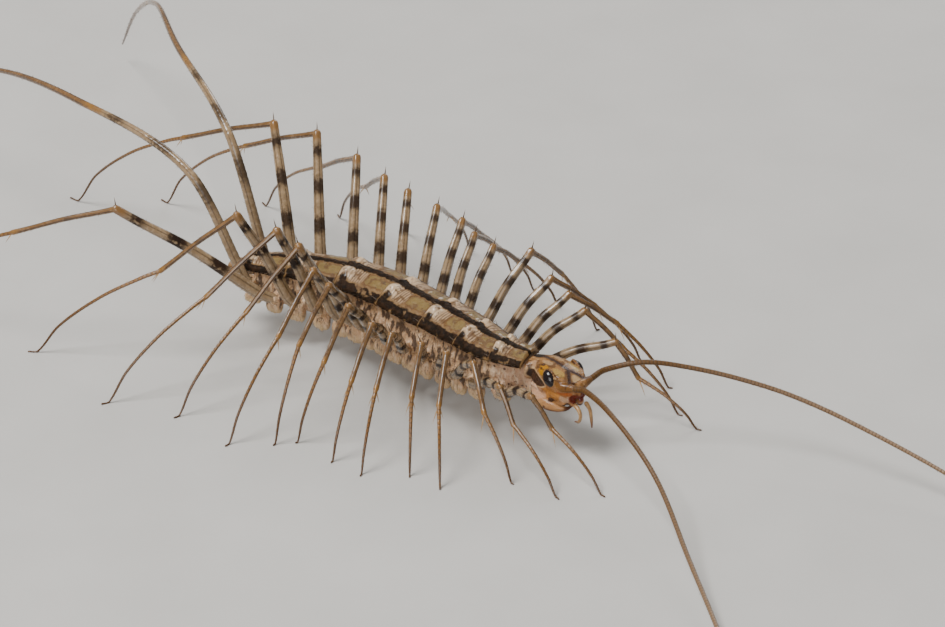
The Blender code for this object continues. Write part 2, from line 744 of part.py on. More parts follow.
def antenna_seat(side):
    """The middle of the socket face that carries an antenna."""
    ahead, left, up = ANTENNA_AT
    return head_point(ahead, side * left, up) + antenna_way(side) * SOCKET_REACH


def build_antennae():
    for side, label, route in ((1, "left", LEFT_ANTENNA), (-1, "right", RIGHT_ANTENNA)):
        points = [antenna_seat(side), *(Vector(p) for p in route)]
        long_feeler(f"antenna_{label}", points, ANTENNA_RADII, ANTENNA_SHARES, HORN, antenna_way(side))


def build_mouthparts():
    """The poison claws under the head, and the slender palps."""
    for side, label in ((1, "left"), (-1, "right")):
        claw = [head_point(a, side * b, c) for a, b, c in CLAW_ROUTE]
        node(f"forcipule_{label}", [tube(claw, CLAW_RADII, 6)], CLAW)
        palp = [head_point(*p) for p in (LEFT_PALP if side > 0 else RIGHT_PALP)]
        node(f"palp_{label}", [tube(palp, PALP_RADII, 6)], LEG_SHELL)


def main():
    build_trunk(random.Random(7))
    build_legs()
    build_head()
    build_antennae()
    build_mouthparts()


ANIMAL = bpy.data.objects.new("house_centipede", None)
bpy.context.scene.collection.objects.link(ANIMAL)
ANIMAL.location = Vector((-CENTRE_X, -CENTRE_Y, 0)) * MM
main()
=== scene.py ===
"""The looks of the house centipede, from its skin to the light and the camera.

Shapes are worked out in millimetres along the body's own line, as in the part.
add_piece() puts them in the frame.
"""

import math

import bpy
import numpy as np
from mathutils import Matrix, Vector


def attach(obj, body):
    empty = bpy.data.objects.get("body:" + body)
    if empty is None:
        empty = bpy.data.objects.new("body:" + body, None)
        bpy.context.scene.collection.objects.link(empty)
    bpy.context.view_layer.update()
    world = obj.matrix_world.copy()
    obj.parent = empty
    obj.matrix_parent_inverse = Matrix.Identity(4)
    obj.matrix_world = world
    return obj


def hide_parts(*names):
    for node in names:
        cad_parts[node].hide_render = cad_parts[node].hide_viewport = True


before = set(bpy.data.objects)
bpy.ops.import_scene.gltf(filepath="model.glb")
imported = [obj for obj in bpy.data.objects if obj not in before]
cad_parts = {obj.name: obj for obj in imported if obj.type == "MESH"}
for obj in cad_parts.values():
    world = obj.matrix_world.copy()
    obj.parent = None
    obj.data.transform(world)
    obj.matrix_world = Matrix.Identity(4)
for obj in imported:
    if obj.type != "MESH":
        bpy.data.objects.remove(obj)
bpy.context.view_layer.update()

MM = 0.001
CENTRE = np.array((-6.2, 1.5, 0.0))

BODY_END = 30.0
BODY_FRONT_X = 14.74
BODY_FRONT_Y = -1.35
HEADING_STATIONS = (0, 4, 8, 12, 16, 20, 24, 30)
HEADINGS = (-17, 6, -17, -11, -12, 4, 14, 16)
AXIS_STEP = 0.1
NECK = 3.9
TERGITE_ENDS = (NECK, 5.8, 8.5, 12.2, 16.4, 20.9, 25.0, 28.4)
LEGS_IN_TERGITE = (1, 2, 2, 3, 3, 2, 2)
WIDTH_STATIONS = (3, 5, 8, 12, 18, 23, 27, 30)
HALF_WIDTHS = (1.15, 1.55, 1.9, 2.1, 2.15, 1.9, 1.4, 0.6)
TOPS = (5.45, 5.65, 5.85, 5.9, 5.9, 5.75, 5.3, 4.5)
BOTTOMS = (3.3, 2.6, 1.9, 1.7, 1.7, 1.9, 2.4, 3.3)
SECTION = (
    (0.42, 0.985), (0.78, 0.93), (1.0, 0.81), (0.9, 0.69),
    (1.0, 0.52), (0.96, 0.32), (0.68, 0.1), (0.25, 0.0),
)
COXA_HEIGHT = 3.3
COXA_REACH = 0.42
RIGHT_LEGS = (
    ((2.0, 3.7, 4.9), (1.9, 5.2, 2.9), (3.3, 10.0)),
    ((1.7, 4.2, 5.3), (1.9, 5.6, 3.1), (2.9, 10.6)),
    ((1.3, 3.8, 6.2), (2.5, 6.5, 4.1), (2.3, 9.3)),
    ((2.0, 3.6, 6.4), (4.2, 5.7, 4.2), (6.3, 8.6)),
    ((2.9, 3.3, 6.6), (5.6, 5.4, 4.5), (7.4, 7.2)),
    ((3.6, 2.7, 6.7), (6.6, 4.5, 4.5), (9.7, 6.4)),
    ((3.8, 2.6, 6.9), (7.1, 4.4, 4.6), (9.8, 5.5)),
    ((4.0, 1.9, 7.5), (7.8, 3.9, 5.5), (9.9, 3.4)),
    ((4.2, 1.1, 8.4), (8.4, 2.6, 6.1), (11.4, 3.2)),
    ((4.1, 0.2, 8.9), (8.4, 0.7, 5.9), (13.8, 0.6)),
    ((3.4, -0.7, 9.9), (6.9, -2.7, 5.9), (12.6, -4.7)),
    ((3.0, -1.4, 10.4), (6.5, -5.0, 6.2), (12.8, -9.6)),
    ((2.4, -3.0, 10.6), (4.2, -8.0, 6.3), (7.6, -16.6)),
    ((4.2, -9.4, 10.4), (5.4, -16.7, 7.9), (5.6, -28.4)),
)
LEFT_LEGS = (
    ((2.6, 5.0, 5.4), (2.9, 6.6, 3.0), (3.6, 11.0)),
    ((3.8, 2.5, 6.5), (5.2, 4.7, 4.0), (6.4, 9.0)),
    ((4.2, 1.1, 6.9), (7.0, 2.8, 4.5), (9.4, 5.8)),
    ((4.2, 0.6, 7.2), (7.2, 1.6, 4.6), (10.2, 3.4)),
    ((4.6, 0.3, 8.0), (7.6, 0.2, 5.2), (10.6, 0.8)),
    ((4.2, -1.3, 7.2), (7.2, -1.7, 4.8), (11.0, -1.6)),
    ((4.0, -1.8, 7.5), (7.2, -2.8, 5.0), (11.4, -3.6)),
    ((4.1, -1.8, 8.0), (7.4, -3.4, 5.2), (12.0, -5.2)),
    ((4.4, -2.6, 8.0), (7.8, -4.8, 5.4), (12.6, -7.4)),
    ((4.6, -2.8, 8.4), (8.0, -5.6, 5.6), (12.8, -9.6)),
    ((5.2, -2.7, 8.8), (8.4, -6.4, 5.8), (13.2, -12.0)),
    ((5.6, -2.4, 9.8), (8.8, -7.2, 6.6), (13.6, -14.6)),
    ((5.7, -2.7, 11.2), (8.0, -9.4, 8.0), (12.4, -18.4)),
    ((6.0, -3.9, 11.4), (7.0, -11.4, 8.6), (11.0, -22.6)),
)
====
Do this: Extract, word for word, the line containing "ANTENNA_SHARES, HORN, antenna_way(side))", the line containing "before = set(bpy.data.objects)", and every line between them.

Task output:
        long_feeler(f"antenna_{label}", points, ANTENNA_RADII, ANTENNA_SHARES, HORN, antenna_way(side))


def build_mouthparts():
    """The poison claws under the head, and the slender palps."""
    for side, label in ((1, "left"), (-1, "right")):
        claw = [head_point(a, side * b, c) for a, b, c in CLAW_ROUTE]
        node(f"forcipule_{label}", [tube(claw, CLAW_RADII, 6)], CLAW)
        palp = [head_point(*p) for p in (LEFT_PALP if side > 0 else RIGHT_PALP)]
        node(f"palp_{label}", [tube(palp, PALP_RADII, 6)], LEG_SHELL)


def main():
    build_trunk(random.Random(7))
    build_legs()
    build_head()
    build_antennae()
    build_mouthparts()


ANIMAL = bpy.data.objects.new("house_centipede", None)
bpy.context.scene.collection.objects.link(ANIMAL)
ANIMAL.location = Vector((-CENTRE_X, -CENTRE_Y, 0)) * MM
main()
=== scene.py ===
"""The looks of the house centipede, from its skin to the light and the camera.

Shapes are worked out in millimetres along the body's own line, as in the part.
add_piece() puts them in the frame.
"""

import math

import bpy
import numpy as np
from mathutils import Matrix, Vector


def attach(obj, body):
    empty = bpy.data.objects.get("body:" + body)
    if empty is None:
        empty = bpy.data.objects.new("body:" + body, None)
        bpy.context.scene.collection.objects.link(empty)
    bpy.context.view_layer.update()
    world = obj.matrix_world.copy()
    obj.parent = empty
    obj.matrix_parent_inverse = Matrix.Identity(4)
    obj.matrix_world = world
    return obj


def hide_parts(*names):
    for node in names:
        cad_parts[node].hide_render = cad_parts[node].hide_viewport = True


before = set(bpy.data.objects)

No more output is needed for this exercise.